STORED DATA:

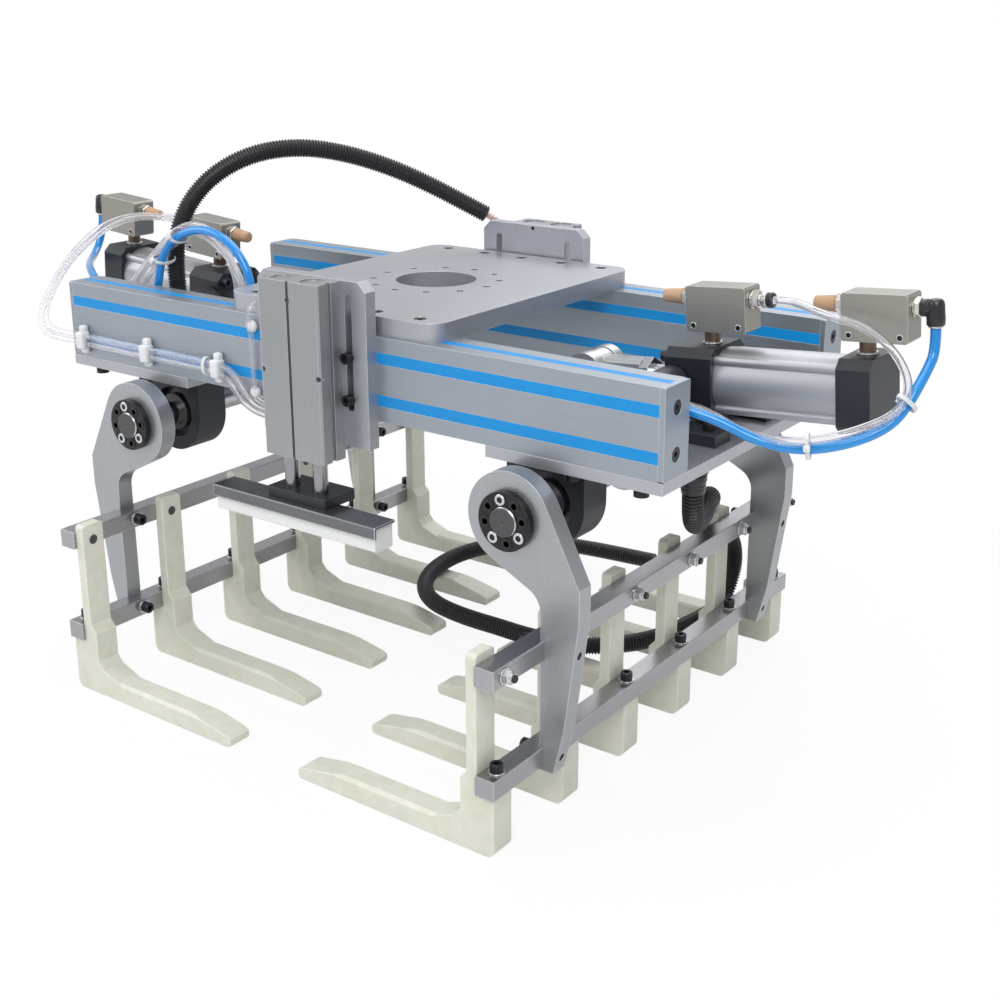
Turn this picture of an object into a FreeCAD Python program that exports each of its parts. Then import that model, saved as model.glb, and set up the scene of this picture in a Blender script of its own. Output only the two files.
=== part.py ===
import FreeCAD, Part
import math
import os
import Sketcher
from FreeCAD import Placement, Rotation, Vector

# A robot gripper for filled bags. Two rows of curved fingers swing on shafts under a frame of
# slotted beams, each row driven by its own air cylinder, and two press units hold the bag down.
# X runs along the beams, Y across them and Z up. The origin is the middle of the robot flange.

doc = FreeCAD.newDocument("bag_gripper")
sheet = doc.addObject("Spreadsheet::Sheet", "Dimensions")

SIZES = {
    # screws and their clearances
    "screw_dia": 8,
    "base_screw_dia": 10,
    "screw_gap": 0.3,
    "counterbore_gap": 1,
    # mounting plate and its fixings
    "plate_length": 297,
    "plate_width": 375,
    "plate_thick": 20,
    "plate_corner": 22,
    "flange_bore": 93,
    "flange_circle": 146,
    "flange_hole": 9,
    "plate_bolt_pitch": 58,
    # slotted beams, their ends and slot strips
    "beam_length": 820,
    "beam_width": 45,
    "beam_height": 90,
    "beam_spacing": 340,
    "slot_mouth": 12,
    "slot_inside": 20,
    "slot_lip": 4.5,
    "slot_depth": 12.5,
    "slot_bevel": 5,
    "strip_thick": 2.2,
    "end_cap_thick": 6,
    "end_cap_corner": 2,
    "cap_recess_dia": 15,
    "cap_recess_depth": 4.4,
    "cap_head_dia": 13.6,
    "cap_head_height": 4,
    "cap_socket_dia": 5.8,
    "cap_socket_depth": 2.5,
    "cap_screw_length": 18,
    # base plates under the beam ends
    "base_inner": 215,
    "base_thick": 12,
    "base_overhang": 0.5,
    "notch_end": 302,
    "notch_width": 84,
    "notch_corner": 12,
    "base_bolt_inner": 307,
    "base_bolt_outer": 385,
    "base_bolt_offset": 177.5,
    # claw shafts and their bearings
    "shaft_offset": 270,
    "shaft_dia": 30,
    "shaft_overhang": 10,
    "shaft_chamfer": 1.5,
    "centre_hole_dia": 4,
    "centre_hole_depth": 6,
    "bearing_height": 43,
    "bearing_width": 93,
    "bearing_thick": 40,
    "bearing_offset": 149,
    "insert_dia": 62,
    "insert_thick": 38,
    "insert_inner_dia": 44,
    "running_gap": 0.04,
    # claw arms
    "arm_inner_face": 210,
    "arm_thick": 20,
    "arm_hub_radius": 48.5,
    "arm_back": 352,
    "arm_knee_top": -219,
    "arm_knee_low": -254,
    "arm_shin": 336,
    "arm_shin_height": -372,
    "arm_toe": 324,
    "arm_bottom": -421,
    "arm_front": 308,
    "arm_throat_height": -238,
    "arm_throat_radius": 25,
    "locking_flange_dia": 60,
    "locking_flange_thick": 8,
    "locking_sleeve_dia": 50,
    "locking_circle": 44,
    "locking_socket_dia": 8.4,
    "locking_socket_depth": 5,
    "locking_turn": 10,
    # cross bars
    "bar_inner": 290,
    "bar_depth": 23,
    "bar_height": 21,
    "bar_half_length": 313,
    "upper_bar_top": -280,
    "lower_bar_top": -395,
    "bar_bevel": 0.8,
    # fingers
    "finger_pitch": 118,
    "finger_width": 29,
    "blade_thick": 12,
    "blade_top": -271,
    "blade_corner": 5,
    "blade_step": 9,
    "heel_step": 8,
    "heel_outer": 310,
    "heel_corner": 9,
    "root_height": 18,
    "root_length": 32,
    "root_knee": 8,
    "floor_height": -481,
    "tine_top": -458,
    "tine_tip": 52,
    "tine_taper_start": 113,
    "tine_tip_top": -468,
    "tine_bevel": 3,
    "lower_bolt_offset": 303,
    "heel_screw_grip": 18,
    "arm_screw_grip": 9,
    "lock_nut_thick": 8,
    "lock_nut_radius": 7.5,
    # lever and clevis pin
    "pin_offset": 220,
    "pin_height": -72,
    "pin_dia": 12,
    "pin_overhang": 4,
    "ring_thick": 1.5,
    "ring_gap": 0.2,
    "ring_height": 3,
    "lever_width": 52,
    "lever_slot": 25.2,
    "lever_slot_depth": 60,
    "lever_pin_radius": 22,
    "lever_hub_radius": 28,
    "pivot_gap": 3,
    # air cylinder, measured along its own axis from the clevis pin
    "cylinder_slope": 4.5,
    "knuckle_width": 24,
    "knuckle_radius": 21,
    "neck_height": 30,
    "neck_end": 62,
    "neck_bevel": 4,
    "nut_flats": 30,
    "nut_thick": 11,
    "rod_dia": 20,
    "trunnion_start": 107,
    "trunnion_thick": 19,
    "front_cap_length": 33,
    "barrel_length": 132,
    "rear_cap_length": 34,
    "cap_square": 74,
    "cap_chamfer": 9,
    "barrel_dia": 68,
    "cylinder_bore": 63,
    "piston_thick": 20,
    "piston_gap": 0.3,
    "piston_back_gap": 4,
    "rod_gap": 0.3,
    "trunnion_dia": 16,
    "trunnion_short": 2,
    "corner_screw_spacing": 52,
    "corner_screw_grip": 4,
    "ridge_dia": 10,
    "ridge_inset": 1.5,
    # trunnion pedestals
    "pedestal_gap": 2.5,
    "pedestal_thick": 32,
    "pedestal_radius": 20,
    "pedestal_foot_end": 404,
    "pedestal_foot_thick": 12,
    "foot_screw_margin": 16,
    # exhaust valves on the cylinder caps
    "valve_length": 66,
    "valve_height": 46,
    "valve_width": 33,
    "nipple_dia": 14,
    "nipple_height": 14,
    "valve_setback": 20.5,
    "port_height": 83.5,
    "valve_bevel": 2,
    "valve_hole_dia": 5.2,
    "valve_hole_rise": 6,
    "valve_hole_inset": 8,
    "hexagon_dia": 20,
    "hexagon_length": 7,
    "silencer_dia": 15,
    "silencer_length": 26,
    "fitting_dia": 15,
    "fitting_length": 24,
    "elbow_dia": 13,
    "elbow_step": 1,
    "elbow_reach": 20,
    "elbow_drop": 16,
    # press unit brackets and bodies
    "bracket_half_width": 76,
    "bracket_top": 37,
    "bracket_bottom": -139,
    "bracket_thick": 15,
    "bracket_chamfer": 10,
    "bracket_bolt_offset": 52,
    "bracket_slot_top": 23,
    "bracket_slot_bottom": -100,
    "bracket_slot_width": 9,
    "bracket_hole_dia": 5,
    "bracket_hole_drop": 4,
    "body_half_width": 42,
    "body_thick": 34,
    "body_top": 36,
    "body_bottom": -153,
    "body_bevel": 2,
    "front_groove_width": 4,
    "front_groove_depth": 5,
    "side_groove_width": 6,
    "side_groove_depth": 4,
    "plug_dia": 27,
    "plug_depth": 2,
    "face_hole_dia": 7,
    "face_hole_drop": 20,
    "edge_hole_dia": 6,
    "edge_hole_offset": 39,
    "edge_hole_height": -61,
    "face_hole_depth": 6,
    "guide_rod_dia": 16,
    "guide_rod_offset": 20.5,
    "guide_rod_gap": 0.3,
    "guide_rod_top": -24,
    "guide_rod_room": 5,
    "end_plate_half_length": 42,
    "end_plate_thick": 11,
    "end_plate_inner": 194,
    "end_plate_outer": 242,
    "end_plate_top": -191,
    "end_plate_corner": 3,
    "press_bar_half_length": 117.5,
    "press_bar_inner": 219,
    "press_bar_outer": 251,
    "press_bar_wall": 3,
    "press_bar_drop": 13,
    "press_bar_corner": 2,
    "pad_half_length": 115,
    "pad_width": 27,
    "pad_bottom": -231,
    "pad_gap": 0.5,
    "pad_corner": 2.5,
    # hoses and tubes
    "hose_dia": 22,
    "tube_dia": 8,
    "blue_tube_dia": 10,
    "gland_dia": 30,
    "gland_height": 16,
    "tube_stand_off": 2,
    "clip_length": 12,
    "clip_depth": 13,
    "clip_height": 16,
    # junction blocks, union and elbow for the tubes' hidden ends
    "tube_end_gap": 0.3,
    "junction_depth": 30,
    "junction_height": 28,
    "junction_margin": 18,
    "collar_dia": 14,
    "collar_reach": 4,
    "union_height": 24,
    "union_hexagon_height": 8,
}


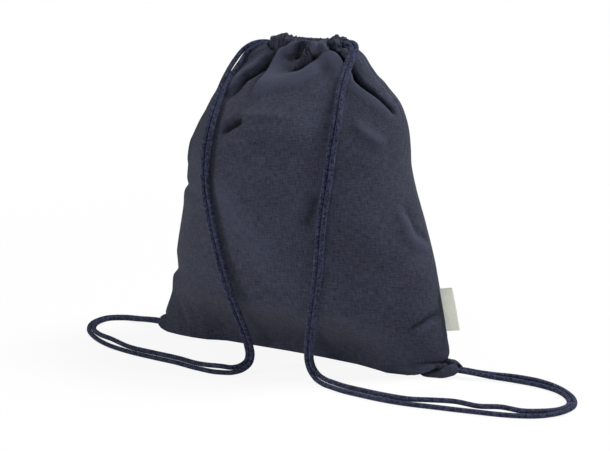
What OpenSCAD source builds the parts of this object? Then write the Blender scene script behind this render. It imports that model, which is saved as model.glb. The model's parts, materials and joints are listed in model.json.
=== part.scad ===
// Drawstring backpack, filled and standing on its base.
// Two cloth panels are sewn together at both sides and along the bottom.
// Each panel ends in a gathered hem channel. Two drawstrings run through both
// channels, leave them at opposite sides and are sewn into the bottom corners.
// Millimetres: +X right, the straps lie on the front (-Y), +Z up, floor at z = 0.

/* [Bag] */
// Height of the filled bag, from the floor to the top of the hem
bag_h = 334; // [278:1:402]
// Width of the base between the bottom corners, without their tips
base_w = 334; // [278:1:402]
// Depth of the patch that rests on the floor
base_d = 52; // [42:1:64]
// Width just above the floor
heel_w = 329; // [274:1:396]
// Depth just above the floor
heel_d = 94; // [78:1:114]
// Width low on the body, where the wall has rounded up from the floor
hip_w = 320; // [266:1:384]
// Depth low on the body
hip_d = 130; // [108:1:156]
// Width at the fullest depth
belly_w = 254; // [211:1:305]
// Fullest depth of the body
belly_d = 180; // [150:1:216]
// Width where the body starts to close
chest_w = 230; // [191:1:276]
// Depth where the body starts to close
chest_d = 160; // [133:1:192]
// Width at the shoulders
shoulder_w = 188; // [156:1:226]
// Depth at the shoulders
shoulder_d = 100; // [83:1:120]
// Width just below the gathers
yoke_w = 152; // [126:1:183]
// Depth just below the gathers
yoke_d = 68; // [56:1:82]
// How far the pinched corner tips stand out past the base
tip_len = 12; // [8:0.5:16]
// Thickness of the cloth
cloth_t = 0.8; // [0.6:0.05:1.2]

/* [Heights] */
// Height of the heel above the floor
heel_z = 20; // [17:1:24]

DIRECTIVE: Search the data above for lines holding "script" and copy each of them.

TASK RESPONSE:
Turn this picture of an object into a FreeCAD Python program that exports each of its parts. Then import that model, saved as model.glb, and set up the scene of this picture in a Blender script of its own. Output only the two files.
What OpenSCAD source builds the parts of this object? Then write the Blender scene script behind this render. It imports that model, which is saved as model.glb. The model's parts, materials and joints are listed in model.json.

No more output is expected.